Following the defeat to Tada, Silva moved back up to light flyweight to capture the vacant WBC Youth female light flyweight title, defeating Susana Perez via third-round TKO on 11 June at Deportivo Trabajadores del Metro in Mexico City. She defended the title three times before losing it to Jessica Nery Plata by SD on 21 April 2012 at the Estadio José Lerma Pérez in Ocoyoacac, Mexico.

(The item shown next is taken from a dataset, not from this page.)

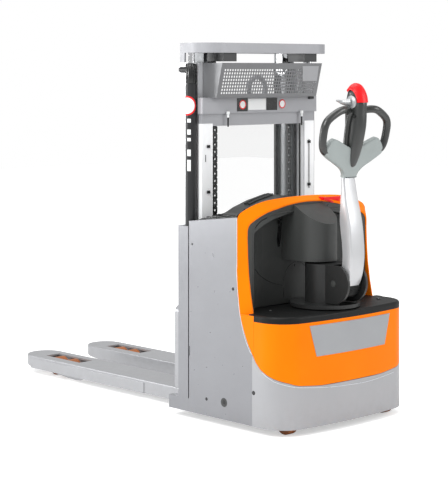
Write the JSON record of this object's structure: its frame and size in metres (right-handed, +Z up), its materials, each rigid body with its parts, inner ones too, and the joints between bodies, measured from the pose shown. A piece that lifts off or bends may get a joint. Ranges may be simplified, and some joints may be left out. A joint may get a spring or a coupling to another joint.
{
  "type": "pedestrian pallet stacker",
  "caption": "Electric pedestrian stacker: two-stage mast over forks with load rollers, rounded rear body with arch frame and battery cover, upright tiller on a steered drive wheel, castors.",
  "frame": {"origin": "on the floor, under the middle of the machine's length and width", "axes": "+Z up, +Y towards the fork tips, +X to the operator's right when facing the forks"},
  "size_m": [0.8, 2.0377, 1.608],
  "materials": {
    "silver_paint": "satin",
    "orange_panel": "gloss",
    "charcoal_plastic": "fine grain",
    "dark_paint": "satin",
    "black_tube": "gloss",
    "rod_chrome": "polished",
    "steel": "machined",
    "chain_steel": "oiled",
    "roller_tyre": "cast polyurethane",
    "drive_tyre": "matte",
    "clear_sheet": "clear",
    "battery_case": "matte",
    "red_plastic": "gloss",
    "arm_alloy": "satin",
    "yoke_grey": "satin",
    "hose_rubber": "matte"
  },
  "bodies": {
    "root": {"chassis_frame": "silver_paint", "support_leg_left": "silver_paint", "support_leg_right": "silver_paint", "side_cover_left": "silver_paint", "side_cover_right": "silver_paint", "bumper_skirt": "silver_paint", "lower_cover": "orange_panel", "badge_plate": "silver_paint", "arch_frame": "orange_panel", "tiller_bay": "charcoal_plastic", "shelf": "charcoal_plastic", "battery_block": "battery_case", "outer_rail_left": "silver_paint", "outer_rail_right": "silver_paint", "mast_crossmembers": "silver_paint", "mesh_guard": "dark_paint", "mast_screen": "clear_sheet", "lift_cylinders": "black_tube", "mast_hose": "hose_rubber", "chain_anchors": "chain_steel", "red_handle": "red_plastic"},
    "lid": {"battery_cover": "charcoal_plastic"},
    "inner_mast": {"inner_rail_left": "dark_paint", "inner_rail_right": "dark_paint", "inner_crossmembers": "silver_paint", "mast_head_blocks": "dark_paint", "lift_rods": "rod_chrome", "chain_pulleys": "steel", "mast_chains": "chain_steel"},
    "carriage": {"fork_carriage": "dark_paint", "fork_left": "silver_paint", "fork_right": "silver_paint"},
    "steering": {"drive_unit": "dark_paint", "tiller_base": "charcoal_plastic"},
    "drive": {"drive_wheel": "drive_tyre"},
    "tiller": {"tiller_arm": "arm_alloy", "tiller_yoke": "yoke_grey", "tiller_head": "charcoal_plastic", "tiller_rocker": "silver_paint", "stop_button": "red_plastic"},
    "load_roller_left_front": {"load_roller_left_front": "roller_tyre"},
    "load_roller_left_rear": {"load_roller_left_rear": "roller_tyre"},
    "castor_left": {"castor_fork_left": "steel"},
    "castor_wheel_left": {"castor_wheel_left": "roller_tyre"},
    "load_roller_right_front": {"load_roller_right_front": "roller_tyre"},
    "load_roller_right_rear": {"load_roller_right_rear": "roller_tyre"},
    "castor_right": {"castor_fork_right": "steel"},
    "castor_wheel_right": {"castor_wheel_right": "roller_tyre"}
  },
  "joints": [
    {"name": "mast_slide", "type": "slide", "parent": "root", "child": "inner_mast", "axis": [0, 0, 1], "range_m": [0, 1]},
    {"name": "carriage_slide", "type": "slide", "parent": "inner_mast", "child": "carriage", "axis": [0, 0, 1], "range_m": [0, 1]},
    {"name": "steering", "type": "hinge", "parent": "root", "child": "steering", "pos_m": [0, -0.7775, 0.5], "axis": [0, 0, 1], "range_deg": [-90, 90]},
    {"name": "drive_spin", "type": "hinge", "parent": "steering", "child": "drive", "pos_m": [0, -0.7775, 0.115], "axis": [1, 0, 0], "continuous": true},
    {"name": "tiller_tilt", "type": "hinge", "parent": "steering", "child": "tiller", "pos_m": [0, -0.8805, 0.597], "axis": [1, 0, 0], "range_deg": [0, 75], "stiffness_Nm_per_rad": 30, "springref_deg": -28.65},
    {"name": "lid_hinge", "type": "hinge", "parent": "root", "child": "lid", "pos_m": [0, -0.6525, 0.95], "axis": [1, 0, 0], "range_deg": [0, 85]},
    {"name": "load_roller_left_front_spin", "type": "hinge", "parent": "root", "child": "load_roller_left_front", "pos_m": [-0.19, 0.8155, 0.0425], "axis": [1, 0, 0], "continuous": true},
    {"name": "load_roller_left_rear_spin", "type": "hinge", "parent": "root", "child": "load_roller_left_rear", "pos_m": [-0.19, 0.7175, 0.0425], "axis": [1, 0, 0], "continuous": true},
    {"name": "castor_left_swivel", "type": "hinge", "parent": "root", "child": "castor_left", "pos_m": [-0.3, -0.8125, 0.12], "axis": [0, 0, 1], "continuous": true},
    {"name": "castor_left_spin", "type": "hinge", "parent": "castor_left", "child": "castor_wheel_left", "pos_m": [-0.3, -0.8425, 0.05], "axis": [1, 0, 0], "continuous": true},
    {"name": "load_roller_right_front_spin", "type": "hinge", "parent": "root", "child": "load_roller_right_front", "pos_m": [0.19, 0.8155, 0.0425], "axis": [1, 0, 0], "continuous": true},
    {"name": "load_roller_right_rear_spin", "type": "hinge", "parent": "root", "child": "load_roller_right_rear", "pos_m": [0.19, 0.7175, 0.0425], "axis": [1, 0, 0], "continuous": true},
    {"name": "castor_right_swivel", "type": "hinge", "parent": "root", "child": "castor_right", "pos_m": [0.3, -0.8125, 0.12], "axis": [0, 0, 1], "continuous": true},
    {"name": "castor_right_spin", "type": "hinge", "parent": "castor_right", "child": "castor_wheel_right", "pos_m": [0.3, -0.8425, 0.05], "axis": [1, 0, 0], "continuous": true}
  ],
  "couplings": [
    {"joint": "carriage_slide", "follows": "mast_slide", "ratio": 1}
  ]
}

She lost her next fight, again by SD, against Irma Sánchez in June. After a UD win against Fredee Gonzalez in January 2013, she defeated Naoko Shibata by SD to capture the vacant WBC female light flyweight title on 3 March 2013 at the Korakuen Hall in Tokyo, Japan. Two judges scored the bout 96–94 in favour of Silva while the third scored it 96–94 to Shibata. She would go on to defend her WBC light flyweight title eight times; against Maricela Quintero in June and Ava Knight in October 2013; Jessica Chávez in November 2014; Jolene Blackshear in May and a third fight with Esmeralda Moreno in September 2015; Mari Ando in March, Keisher McLeod-Wells in July and Nina Radovanovic in November 2016. Her title reign came to an end when she faced Esmeralda Moreno for the fourth time in her career, on 22 April 2017 at Unidad Deportiva Martín Alarcón in Metepec, Mexico. Two judges scored the bout 95–94 and 96–93 in favour of Moreno while the third scored it 96–93 to Silva.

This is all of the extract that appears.